How to keep an AI character consistent across a shoot
July 17, 2026 · 3 min read

A face that looks right in one AI image often looks wrong in the next one. The fix isn't a longer prompt. It's a reference photo.
Why re-prompting keeps breaking the face
Every fresh text prompt is a new roll of the dice. The model has no memory of "your character" from the last image unless you hand it one. Change one word in the prompt, like the outfit or the lighting. The face can shift with it: a different jawline, different eyes, a stranger wearing the same jacket.
This trips up anyone building a series. A mascot across ten ad variations. A comic across twenty panels. A product model shot in five settings. Text alone can't hold an identity steady. A photo can.
Anchor on one photo, not a paragraph
The working method is simple. Generate or pick one strong shot of the character first. Call it the anchor. Then attach that same photo to every new prompt and describe only what should change: the outfit, the pose, the background, the lighting.
Nano Banana 2 is built for exactly this. Attach up to five reference photos of the people you want to keep stable. It holds the same faces, bodies, and styling across new scenes, outfits, and poses. Storyboards, comic panels, and campaign shots all use the same trick: one anchor image, reused on purpose.

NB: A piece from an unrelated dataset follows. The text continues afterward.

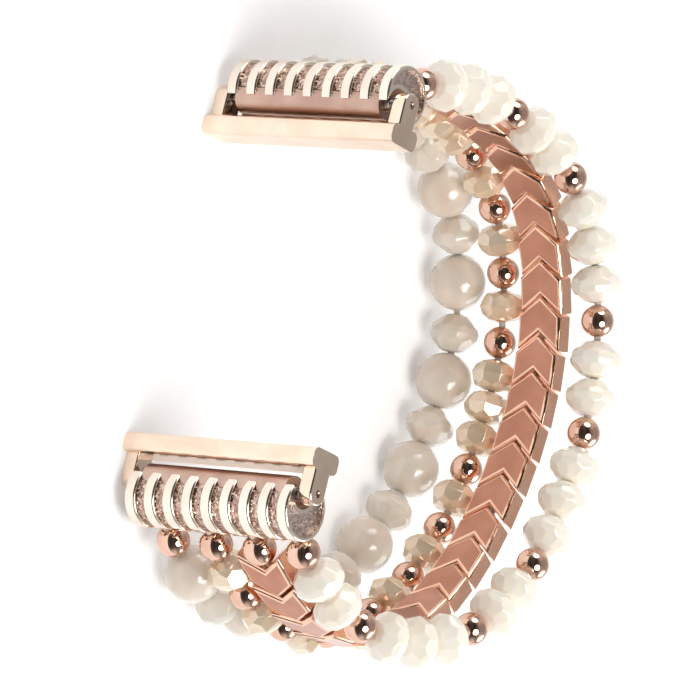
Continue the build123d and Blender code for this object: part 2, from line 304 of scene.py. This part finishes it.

Write the instruction like an edit, not a new scene. "Same woman from the reference, now standing in a kitchen, soft morning light" keeps the identity locked. A prompt that re-describes her hair, face, and build from scratch invites the model to redraw a new person instead.
Pick the anchor before you run the batch, not during it. Generate three or four candidates, choose the one where the lighting and angle are clean, and lock that in. Every later shot in the series inherits whatever flaws or strengths are in that first photo, so it's worth a few extra tries upfront.
How many faces you can hold at once
The ceiling depends on the model. Google says its Nano Banana Pro model can take up to 14 reference images in a single request. It can hold the likeness of up to 5 people at once. Useful for a group shot, or a cast of recurring characters in one scene. Simpler jobs, like one mascot across a single campaign, need only the one anchor photo.
More references also mean more control over parts a single photo can't show. A second angle of the face. A close-up of a logo on a jacket. A specific prop. Each reference does one job. Don't stack five photos of the same angle and expect better results than one good one.
When the model still drifts, fix the spot
No reference workflow holds identity perfectly across dozens of images. Expect a handful in any batch to need a touch-up: an eye color that slipped, a logo that warped, a hand that came out wrong.
The fix is targeted, not a full regeneration. Mask just the part that's off and regenerate only that region, describing what should appear there. Everything outside the mask stays untouched, including the face you already got right. Re-running the whole prompt from scratch risks losing the parts that already worked.
Build the workflow around one anchor photo. Describe changes as edits, not new scenes. Fix drift with a masked touch-up instead of a fresh roll of the dice. That's the whole method, and it scales from one mascot to a hundred campaign shots.